We can guarantee identical tail behavior for the base distribution and the quantile-transformed distribution by forcing \(S\) to be linear in when \(x\) is sufficiently close to \(0\) or \(1\), e.g., \(\epsilon\) away from the edges. That would involve modifying the input data and append lines to the edges of the output function

It is possible to enforce shape constraints on the densities, such as being increasing, decreasing, or unimodal. This can be done by adding linear constraints to the quadratic program.

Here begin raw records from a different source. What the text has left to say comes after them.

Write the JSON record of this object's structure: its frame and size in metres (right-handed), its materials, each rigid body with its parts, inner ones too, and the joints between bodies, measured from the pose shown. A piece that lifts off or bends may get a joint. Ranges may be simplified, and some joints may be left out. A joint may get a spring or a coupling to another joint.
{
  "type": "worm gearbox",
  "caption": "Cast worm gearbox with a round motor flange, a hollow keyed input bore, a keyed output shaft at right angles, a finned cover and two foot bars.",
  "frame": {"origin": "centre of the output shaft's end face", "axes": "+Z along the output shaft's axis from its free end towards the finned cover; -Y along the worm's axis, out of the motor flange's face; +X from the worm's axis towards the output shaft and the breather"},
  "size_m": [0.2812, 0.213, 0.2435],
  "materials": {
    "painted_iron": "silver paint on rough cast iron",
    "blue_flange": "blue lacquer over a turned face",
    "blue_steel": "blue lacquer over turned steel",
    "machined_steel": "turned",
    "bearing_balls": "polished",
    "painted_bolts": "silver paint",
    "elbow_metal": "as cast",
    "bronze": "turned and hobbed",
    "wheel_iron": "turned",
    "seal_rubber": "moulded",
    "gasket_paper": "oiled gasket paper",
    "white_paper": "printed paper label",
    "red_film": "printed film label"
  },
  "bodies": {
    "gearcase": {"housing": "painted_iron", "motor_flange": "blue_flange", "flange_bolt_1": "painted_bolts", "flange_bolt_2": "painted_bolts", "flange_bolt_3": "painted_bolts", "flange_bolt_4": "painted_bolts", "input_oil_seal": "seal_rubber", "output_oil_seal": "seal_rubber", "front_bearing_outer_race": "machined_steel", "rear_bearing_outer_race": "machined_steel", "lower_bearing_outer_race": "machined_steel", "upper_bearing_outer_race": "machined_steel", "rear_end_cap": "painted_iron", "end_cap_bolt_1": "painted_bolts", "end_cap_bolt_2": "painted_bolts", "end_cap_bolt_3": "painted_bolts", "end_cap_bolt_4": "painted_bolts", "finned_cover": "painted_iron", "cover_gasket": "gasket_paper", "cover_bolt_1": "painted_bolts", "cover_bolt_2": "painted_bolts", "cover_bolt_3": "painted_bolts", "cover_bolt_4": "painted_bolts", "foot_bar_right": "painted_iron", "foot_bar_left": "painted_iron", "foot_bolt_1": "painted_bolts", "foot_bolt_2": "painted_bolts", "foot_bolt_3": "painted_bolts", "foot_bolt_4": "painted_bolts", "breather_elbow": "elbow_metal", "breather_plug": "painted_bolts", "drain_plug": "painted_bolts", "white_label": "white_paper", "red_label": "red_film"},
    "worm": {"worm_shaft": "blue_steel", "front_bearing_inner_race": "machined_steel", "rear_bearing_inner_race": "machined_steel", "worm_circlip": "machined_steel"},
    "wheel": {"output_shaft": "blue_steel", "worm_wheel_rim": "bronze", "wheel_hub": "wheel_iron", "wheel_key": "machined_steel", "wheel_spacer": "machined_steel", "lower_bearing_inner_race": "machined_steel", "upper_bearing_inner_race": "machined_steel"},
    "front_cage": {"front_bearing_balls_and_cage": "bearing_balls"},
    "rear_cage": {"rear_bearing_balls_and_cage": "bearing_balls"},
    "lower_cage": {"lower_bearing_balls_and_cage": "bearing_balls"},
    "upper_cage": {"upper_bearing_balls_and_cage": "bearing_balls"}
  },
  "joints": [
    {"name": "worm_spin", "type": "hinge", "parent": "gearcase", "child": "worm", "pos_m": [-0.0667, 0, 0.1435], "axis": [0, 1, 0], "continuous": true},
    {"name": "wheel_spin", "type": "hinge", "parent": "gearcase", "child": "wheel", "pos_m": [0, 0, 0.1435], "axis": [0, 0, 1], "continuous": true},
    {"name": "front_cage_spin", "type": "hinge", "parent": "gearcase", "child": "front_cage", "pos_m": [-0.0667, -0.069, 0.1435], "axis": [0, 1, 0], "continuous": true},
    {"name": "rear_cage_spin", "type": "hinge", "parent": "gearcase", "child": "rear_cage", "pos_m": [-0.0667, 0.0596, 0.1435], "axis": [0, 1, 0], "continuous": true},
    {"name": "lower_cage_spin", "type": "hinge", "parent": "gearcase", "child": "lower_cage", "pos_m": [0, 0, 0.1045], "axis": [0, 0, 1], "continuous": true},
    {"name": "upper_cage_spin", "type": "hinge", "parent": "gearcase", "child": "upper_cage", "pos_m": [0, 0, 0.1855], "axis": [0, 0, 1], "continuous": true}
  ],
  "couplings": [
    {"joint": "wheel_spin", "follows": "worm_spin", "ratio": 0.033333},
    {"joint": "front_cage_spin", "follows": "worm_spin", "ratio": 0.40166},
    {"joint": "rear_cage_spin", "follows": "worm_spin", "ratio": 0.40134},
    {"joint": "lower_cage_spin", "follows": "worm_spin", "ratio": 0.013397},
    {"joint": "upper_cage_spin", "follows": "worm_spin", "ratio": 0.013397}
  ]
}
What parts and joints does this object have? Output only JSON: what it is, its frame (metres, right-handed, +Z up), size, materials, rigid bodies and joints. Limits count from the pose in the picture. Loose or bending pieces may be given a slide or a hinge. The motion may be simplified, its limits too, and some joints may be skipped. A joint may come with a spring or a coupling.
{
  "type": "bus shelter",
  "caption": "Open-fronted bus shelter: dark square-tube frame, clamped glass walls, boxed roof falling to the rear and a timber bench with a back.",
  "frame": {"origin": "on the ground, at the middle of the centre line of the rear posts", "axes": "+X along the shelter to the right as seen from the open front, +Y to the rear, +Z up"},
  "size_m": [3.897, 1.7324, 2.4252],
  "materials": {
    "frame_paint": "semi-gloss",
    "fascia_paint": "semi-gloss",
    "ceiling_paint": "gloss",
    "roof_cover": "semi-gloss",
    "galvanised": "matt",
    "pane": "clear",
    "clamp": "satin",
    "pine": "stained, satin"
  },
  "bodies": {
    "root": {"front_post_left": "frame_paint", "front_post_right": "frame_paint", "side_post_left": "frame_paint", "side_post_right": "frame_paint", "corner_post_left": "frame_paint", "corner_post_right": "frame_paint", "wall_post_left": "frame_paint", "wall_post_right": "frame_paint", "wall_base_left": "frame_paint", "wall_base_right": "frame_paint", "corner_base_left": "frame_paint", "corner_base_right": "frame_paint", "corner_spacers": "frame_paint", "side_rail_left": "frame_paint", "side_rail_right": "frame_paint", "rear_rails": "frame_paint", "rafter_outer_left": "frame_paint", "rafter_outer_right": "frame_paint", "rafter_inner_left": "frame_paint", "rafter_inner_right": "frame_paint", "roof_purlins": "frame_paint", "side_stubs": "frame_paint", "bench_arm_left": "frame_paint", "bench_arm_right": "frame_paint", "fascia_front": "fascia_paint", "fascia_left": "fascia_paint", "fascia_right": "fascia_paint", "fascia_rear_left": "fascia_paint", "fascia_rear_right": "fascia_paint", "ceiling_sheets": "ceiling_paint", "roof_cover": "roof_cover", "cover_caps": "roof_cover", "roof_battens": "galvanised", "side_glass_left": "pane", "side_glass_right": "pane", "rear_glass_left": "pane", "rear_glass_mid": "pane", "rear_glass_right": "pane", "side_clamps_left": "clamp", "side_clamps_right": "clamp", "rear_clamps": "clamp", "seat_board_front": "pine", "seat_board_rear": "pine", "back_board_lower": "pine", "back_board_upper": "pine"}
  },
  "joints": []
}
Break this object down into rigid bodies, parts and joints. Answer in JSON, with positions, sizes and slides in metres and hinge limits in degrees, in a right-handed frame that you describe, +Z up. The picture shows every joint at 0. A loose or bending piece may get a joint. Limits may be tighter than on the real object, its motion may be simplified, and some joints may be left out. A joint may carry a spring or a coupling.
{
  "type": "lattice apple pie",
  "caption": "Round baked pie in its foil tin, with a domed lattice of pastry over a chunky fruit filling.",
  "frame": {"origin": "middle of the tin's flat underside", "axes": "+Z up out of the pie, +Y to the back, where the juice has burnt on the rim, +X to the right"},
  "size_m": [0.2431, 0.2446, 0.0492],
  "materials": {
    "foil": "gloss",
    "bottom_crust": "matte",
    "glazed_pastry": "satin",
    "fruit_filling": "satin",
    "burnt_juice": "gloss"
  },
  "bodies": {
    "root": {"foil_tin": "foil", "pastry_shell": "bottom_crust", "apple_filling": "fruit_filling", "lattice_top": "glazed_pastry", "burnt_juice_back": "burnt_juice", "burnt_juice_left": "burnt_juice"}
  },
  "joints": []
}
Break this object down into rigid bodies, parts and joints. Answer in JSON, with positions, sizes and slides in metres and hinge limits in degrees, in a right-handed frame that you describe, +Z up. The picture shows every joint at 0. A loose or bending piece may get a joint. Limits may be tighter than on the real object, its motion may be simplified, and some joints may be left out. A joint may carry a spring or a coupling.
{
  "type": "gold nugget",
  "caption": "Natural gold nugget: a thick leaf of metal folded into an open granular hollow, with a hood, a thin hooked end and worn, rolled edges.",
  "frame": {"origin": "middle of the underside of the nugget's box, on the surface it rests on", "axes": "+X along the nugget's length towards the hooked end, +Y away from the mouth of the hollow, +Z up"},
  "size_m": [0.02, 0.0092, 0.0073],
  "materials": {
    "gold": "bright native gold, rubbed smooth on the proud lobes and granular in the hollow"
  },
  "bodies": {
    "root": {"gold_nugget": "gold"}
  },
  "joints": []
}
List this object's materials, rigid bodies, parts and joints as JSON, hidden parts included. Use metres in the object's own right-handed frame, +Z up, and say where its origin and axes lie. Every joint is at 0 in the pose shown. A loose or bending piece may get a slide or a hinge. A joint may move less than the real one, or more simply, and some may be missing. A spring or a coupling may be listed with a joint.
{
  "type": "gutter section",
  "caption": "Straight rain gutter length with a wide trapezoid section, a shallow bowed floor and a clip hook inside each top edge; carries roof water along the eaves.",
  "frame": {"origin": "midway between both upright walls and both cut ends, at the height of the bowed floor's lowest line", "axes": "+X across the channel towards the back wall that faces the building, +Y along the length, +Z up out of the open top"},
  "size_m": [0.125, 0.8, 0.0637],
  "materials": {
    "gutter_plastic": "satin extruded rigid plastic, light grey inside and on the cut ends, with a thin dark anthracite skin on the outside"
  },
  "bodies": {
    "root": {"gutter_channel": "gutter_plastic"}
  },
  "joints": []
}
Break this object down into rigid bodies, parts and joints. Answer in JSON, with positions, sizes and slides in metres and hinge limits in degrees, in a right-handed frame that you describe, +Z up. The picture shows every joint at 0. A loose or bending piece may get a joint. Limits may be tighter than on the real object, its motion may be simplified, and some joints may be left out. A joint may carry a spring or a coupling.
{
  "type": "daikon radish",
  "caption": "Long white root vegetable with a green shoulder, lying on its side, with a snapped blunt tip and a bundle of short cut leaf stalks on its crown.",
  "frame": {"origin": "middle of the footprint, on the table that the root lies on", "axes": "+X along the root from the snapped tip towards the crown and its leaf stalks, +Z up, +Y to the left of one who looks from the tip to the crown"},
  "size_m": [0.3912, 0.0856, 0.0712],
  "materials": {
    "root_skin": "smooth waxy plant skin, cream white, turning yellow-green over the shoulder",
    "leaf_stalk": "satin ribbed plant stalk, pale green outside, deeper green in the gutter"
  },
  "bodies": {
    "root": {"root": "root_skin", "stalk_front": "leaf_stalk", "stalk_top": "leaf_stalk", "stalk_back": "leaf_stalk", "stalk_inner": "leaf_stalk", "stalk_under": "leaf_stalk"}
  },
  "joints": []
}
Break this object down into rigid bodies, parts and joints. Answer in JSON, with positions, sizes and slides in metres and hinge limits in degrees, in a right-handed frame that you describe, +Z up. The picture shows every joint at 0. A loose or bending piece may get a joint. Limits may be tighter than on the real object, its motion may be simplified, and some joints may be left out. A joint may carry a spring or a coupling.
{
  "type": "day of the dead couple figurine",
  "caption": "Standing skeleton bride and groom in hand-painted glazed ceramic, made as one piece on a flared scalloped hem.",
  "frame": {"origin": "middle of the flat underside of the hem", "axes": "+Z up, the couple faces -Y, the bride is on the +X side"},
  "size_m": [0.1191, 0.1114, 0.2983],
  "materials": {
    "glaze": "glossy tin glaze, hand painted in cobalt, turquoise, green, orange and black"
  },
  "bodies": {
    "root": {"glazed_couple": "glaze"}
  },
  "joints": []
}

4.5 What remains to be done

  1. We need to implement automatic scaling, i.e., we need to choose the appropriate parameters for the base distribution, probably by matching its parameters to the supplied quantiles. This is probably required for the methods to work in high generality (you can’t use the fitter function (Section 4.1) directly when the numbers are too large, e.g., choosing quantiles of several hundreds in Figure 7 won’t work).

  2. Automatic selection of the tuning parameters \(\lambda\), \(\mu\), the number of knots \(m\), and the degree of the splines.

  3. Invert the function \(S\). We need the quantile function to generate random samples.

  4. Investigate some of the proposals in the previous section.

5 Fit splines without transformations

You can fit splines without transformations too. This would involve choosing the form of the tails, then match the derivatives of the splines to the derivatives of the tails, on either side. This approach lets us enforce good looks on the right scale, and could work much better than the transform approach. But it should be somewhat harder to implement, as the derivative matching requires some manual work. The approach is also quite principled; it can be framed as an approximation to the maximum entropy solution to the elicitation problem when the tails are known with smoothness penalties.